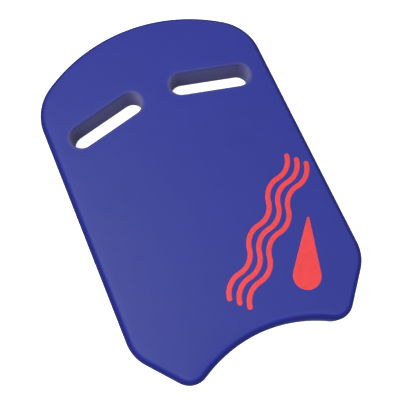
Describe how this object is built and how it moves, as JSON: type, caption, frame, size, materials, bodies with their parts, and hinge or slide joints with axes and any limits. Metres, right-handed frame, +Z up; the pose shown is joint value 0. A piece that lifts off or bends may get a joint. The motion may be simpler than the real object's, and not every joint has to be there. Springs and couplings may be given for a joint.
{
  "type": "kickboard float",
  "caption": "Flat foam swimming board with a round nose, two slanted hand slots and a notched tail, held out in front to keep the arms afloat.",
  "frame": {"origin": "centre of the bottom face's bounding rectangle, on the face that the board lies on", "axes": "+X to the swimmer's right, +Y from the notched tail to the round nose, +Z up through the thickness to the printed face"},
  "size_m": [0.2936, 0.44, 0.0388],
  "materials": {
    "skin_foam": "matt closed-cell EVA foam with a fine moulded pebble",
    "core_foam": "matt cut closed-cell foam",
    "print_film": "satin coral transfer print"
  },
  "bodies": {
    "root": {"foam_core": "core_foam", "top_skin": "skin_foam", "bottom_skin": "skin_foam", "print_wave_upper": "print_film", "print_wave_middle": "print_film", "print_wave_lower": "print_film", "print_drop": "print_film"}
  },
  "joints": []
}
═══
CHALLENGE: Output the lines above verbatim and in full.

FINISHED ANSWER:
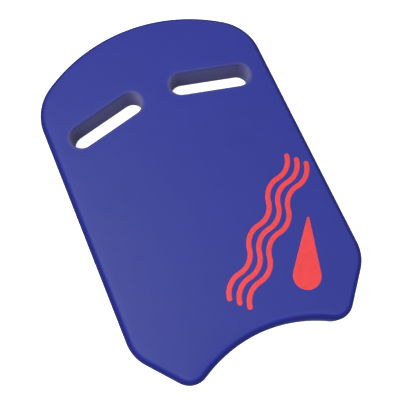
Describe how this object is built and how it moves, as JSON: type, caption, frame, size, materials, bodies with their parts, and hinge or slide joints with axes and any limits. Metres, right-handed frame, +Z up; the pose shown is joint value 0. A piece that lifts off or bends may get a joint. The motion may be simpler than the real object's, and not every joint has to be there. Springs and couplings may be given for a joint.
{
  "type": "kickboard float",
  "caption": "Flat foam swimming board with a round nose, two slanted hand slots and a notched tail, held out in front to keep the arms afloat.",
  "frame": {"origin": "centre of the bottom face's bounding rectangle, on the face that the board lies on", "axes": "+X to the swimmer's right, +Y from the notched tail to the round nose, +Z up through the thickness to the printed face"},
  "size_m": [0.2936, 0.44, 0.0388],
  "materials": {
    "skin_foam": "matt closed-cell EVA foam with a fine moulded pebble",
    "core_foam": "matt cut closed-cell foam",
    "print_film": "satin coral transfer print"
  },
  "bodies": {
    "root": {"foam_core": "core_foam", "top_skin": "skin_foam", "bottom_skin": "skin_foam", "print_wave_upper": "print_film", "print_wave_middle": "print_film", "print_wave_lower": "print_film", "print_drop": "print_film"}
  },
  "joints": []
}